As per IANS, Centrum Broking’s research highlighted the company’s underwhelming performance in 2QFY24. The challenges included a net interest margin (NIM) squeeze due to the rising cost of borrowing (CoB), which is a concern across the non-banking financial company (NBFC) sector. However, Mahindra Finance faced additional obstacles, such as yield compression due to an upgrade to a better customer segment and a high proportion of interest-free advances in this quarter.

2QFY24 also saw higher credit costs due to increased provisions and write-offs, primarily in the tractor segment, which was impacted by unpredictable monsoon conditions. Operating expenses as a percentage of average assets (2.85 percent) exceeded the management’s guidance of 2.5 percent. While assets under management (AUM) continued to grow strongly, their translation into profitability remained uncertain, according to Centrum Broking.

Motilal Oswal Financial Services reported that Mahindra & Mahindra Financial (MMFS) witnessed a 48 percent year-on-year decline in 2QFY24 profit after tax (PAT) to Rs 2.35 billion, missing estimates by 44 percent.

Reported net interest income (NII) increased by 9 percent year-on-year to Rs 16.7 billion but fell short by 6 percent, while pre-provision operating profit (PPoP) grew by 9 percent year-on-year to Rs 9.4 billion, missing expectations by 10 percent. Annualized credit costs reached 2.8 percent (compared to 2.5 percent in 2QFY23), exceeding forecasts and including Rs 3.5 billion in write-offs (compared to Rs 3.1 billion in 1Q).
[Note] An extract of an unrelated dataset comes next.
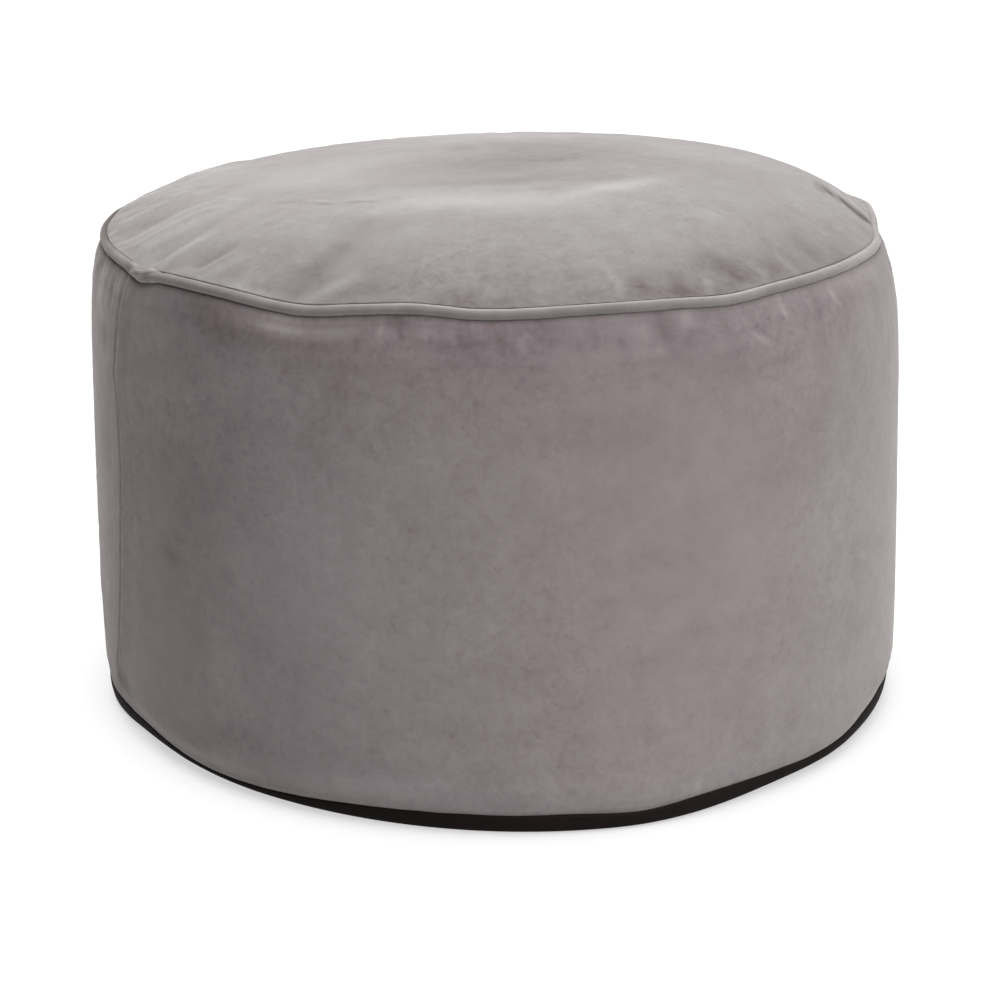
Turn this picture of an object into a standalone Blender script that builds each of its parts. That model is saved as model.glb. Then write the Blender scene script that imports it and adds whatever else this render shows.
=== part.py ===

The research remarked, “We cut our FY24E EPS by 12 percent to factor in a higher NIM compression and elevated credit costs in 1HFY24.”

Despite previous efforts to streamline operations and enhance risk management, MMFS has now reported two consecutive quarters of NIM volatility and elevated credit costs, with only minor improvements in asset quality. Such repeated volatility in NIM and credit costs could erode investor confidence in the company’s transformation journey, the research cautioned.